Source material —

◇ ◇ ◇

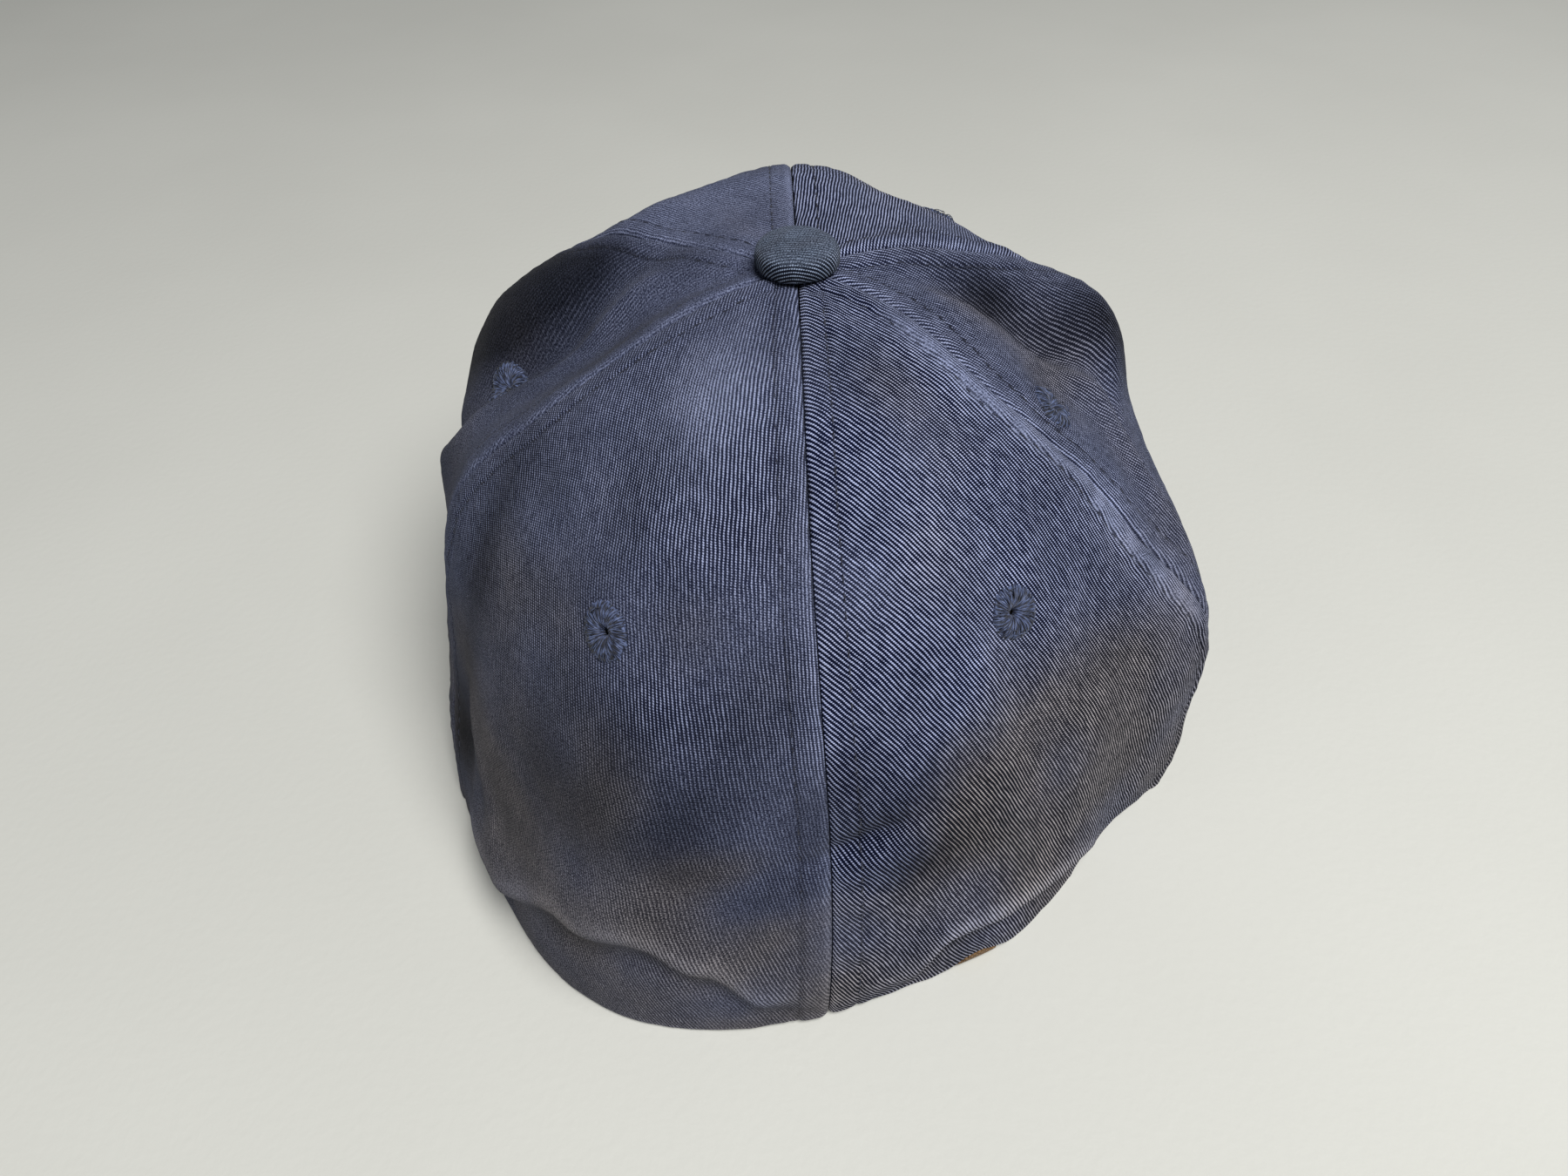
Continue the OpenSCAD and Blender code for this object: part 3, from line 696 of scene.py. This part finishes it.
def stitches(curve, seed):
    """Arc lengths of a curve's points, and of the seven points of each stitch along it."""
    rng = np.random.default_rng(seed)
    arc = np.concatenate([[0], np.cumsum(np.linalg.norm(np.diff(curve, axis=0), axis=-1))])
    at = np.arange(STITCH_PITCH, arc[-1] - STITCH_PITCH, STITCH_PITCH)
    at = at + rng.uniform(-0.12, 0.12, len(at))
    return arc, at[:, None] + STITCH_LEN * np.linspace(-0.5, 0.5, 7)


DIVE = np.array([-0.45, -0.02, 0.1, 0.13, 0.1, -0.02, -0.45])
THIN = np.array([0.7, 0.95, 1, 1, 1, 0.95, 0.7])


def seam_stitches(k):
    """The two rows of topstitching beside seam k."""
    rows, ups = [], []
    for side in (0, 1):
        i = k if side else (k - 1) % 6
        ts = np.linspace(ROW_TOP, ROW_END, 1400)
        base = seam(k, ts) if side or k else seam(6, ts)
        reach = np.minimum(degrees_of(stitch_row(ts), base, ts), ROW_REACH)
        th = base + (reach if side else -reach)
        arc, at = stitches(crown_point(th, ts), 100 + 2 * k + side)
        t = np.interp(at, arc, ts)
        th = np.interp(at, arc, th)
        off = outer_off(i, th, t) - 0.12 * ((k, side) in SUNK_ROWS)
        low, high = crown_layer(th, t, off + DIVE), crown_layer(th, t, off + DIVE + 1)
        rows.append(low)
        ups.append(high - low)
    obj = tubes("topstitch_" + SEAM_NAMES[k], np.concatenate(rows), np.concatenate(ups),
                THREAD_R * THIN)
    finished(obj, TOPSTITCH, "thread")


for index in range(6):
    seam_stitches(index)


# ---- Eyelets ----------------------------------------------------------------

def eyelet_point(i, r, phi, height):
    """Point r from the middle of eyelet i, at angle phi, height over the cloth."""
    th0, t0 = EYELETS[i]
    fall = np.linalg.norm(crown_point(th0, t0 + 0.005) - crown_point(th0, t0 - 0.005)) / 0.01
    th = th0 + degrees_of(r * np.cos(phi), th0, t0)
    t = t0 + r * np.sin(phi) / fall
    return crown_layer(th, t, outer_off(i, th, t) + height)


SATIN_STITCHES, FRAYED_ENDS, RING_COLS = 108, 8, 48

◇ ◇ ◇

Instructions for the task — In the listing above, reproduce the first line and each one after it through the line that contains "THIN = np.array([0.7, 0.95, 1, 1, 1, 0.95, 0.7])".

Correct response —
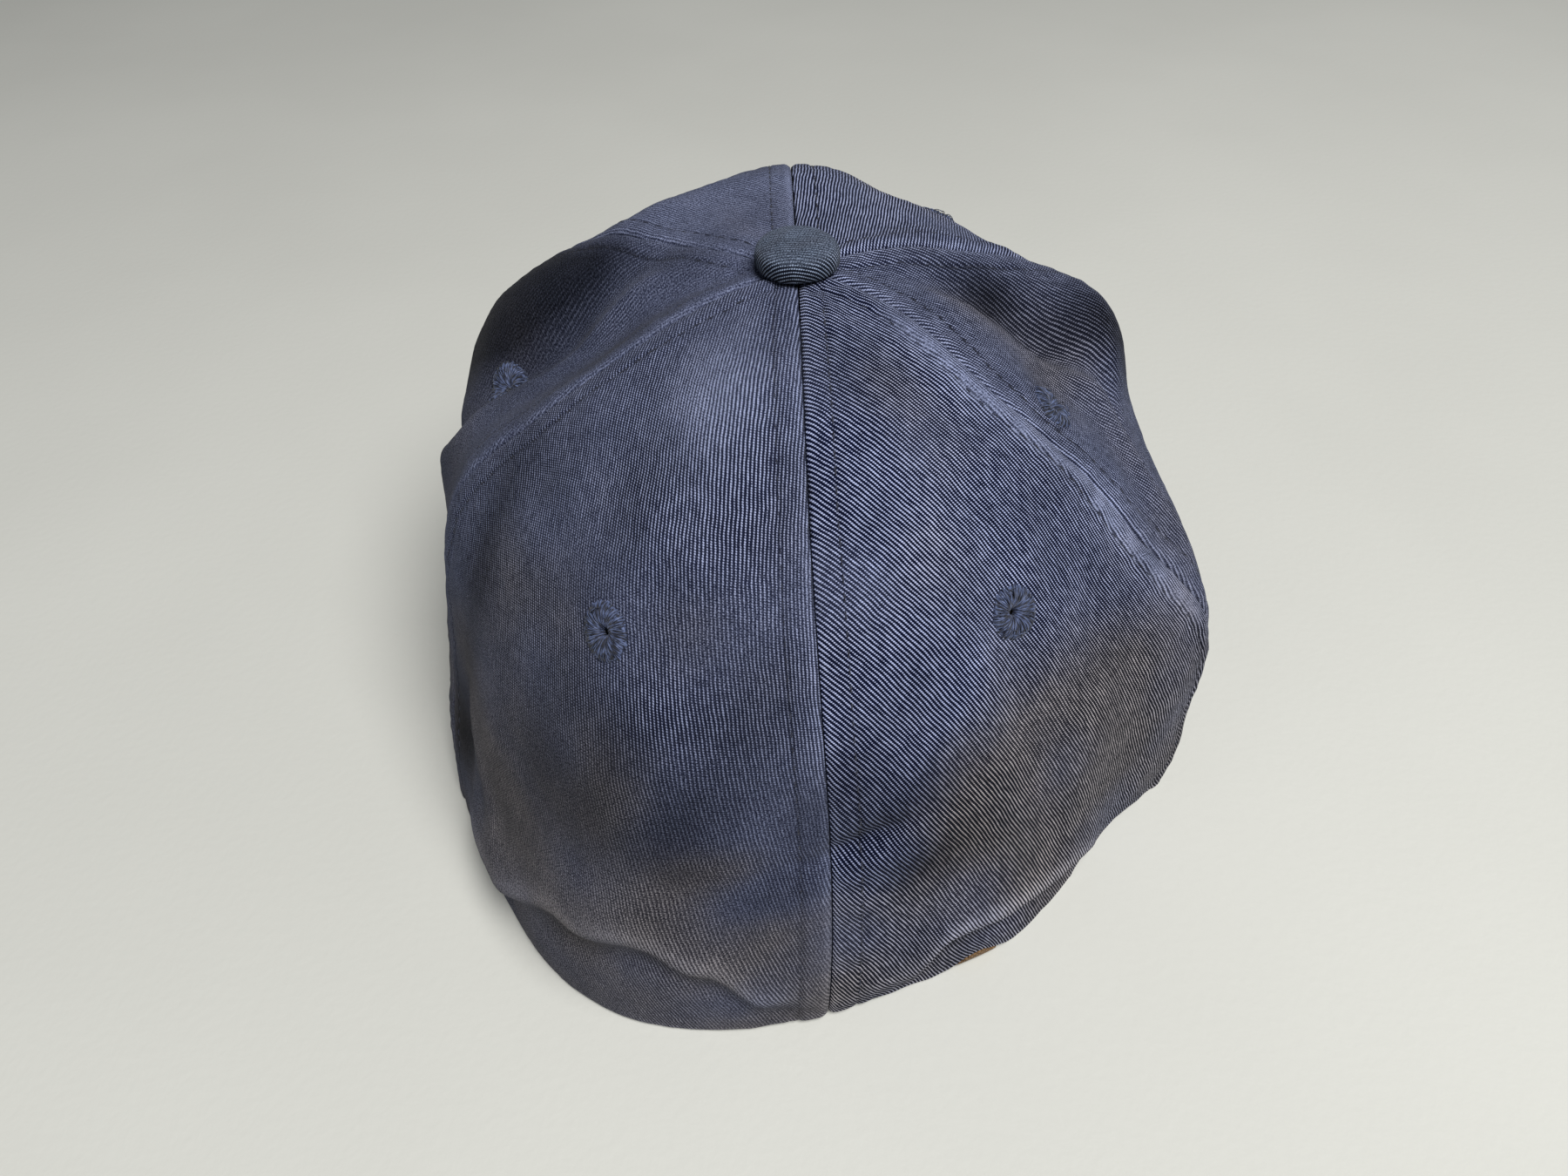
Continue the OpenSCAD and Blender code for this object: part 3, from line 696 of scene.py. This part finishes it.
def stitches(curve, seed):
    """Arc lengths of a curve's points, and of the seven points of each stitch along it."""
    rng = np.random.default_rng(seed)
    arc = np.concatenate([[0], np.cumsum(np.linalg.norm(np.diff(curve, axis=0), axis=-1))])
    at = np.arange(STITCH_PITCH, arc[-1] - STITCH_PITCH, STITCH_PITCH)
    at = at + rng.uniform(-0.12, 0.12, len(at))
    return arc, at[:, None] + STITCH_LEN * np.linspace(-0.5, 0.5, 7)


DIVE = np.array([-0.45, -0.02, 0.1, 0.13, 0.1, -0.02, -0.45])
THIN = np.array([0.7, 0.95, 1, 1, 1, 0.95, 0.7])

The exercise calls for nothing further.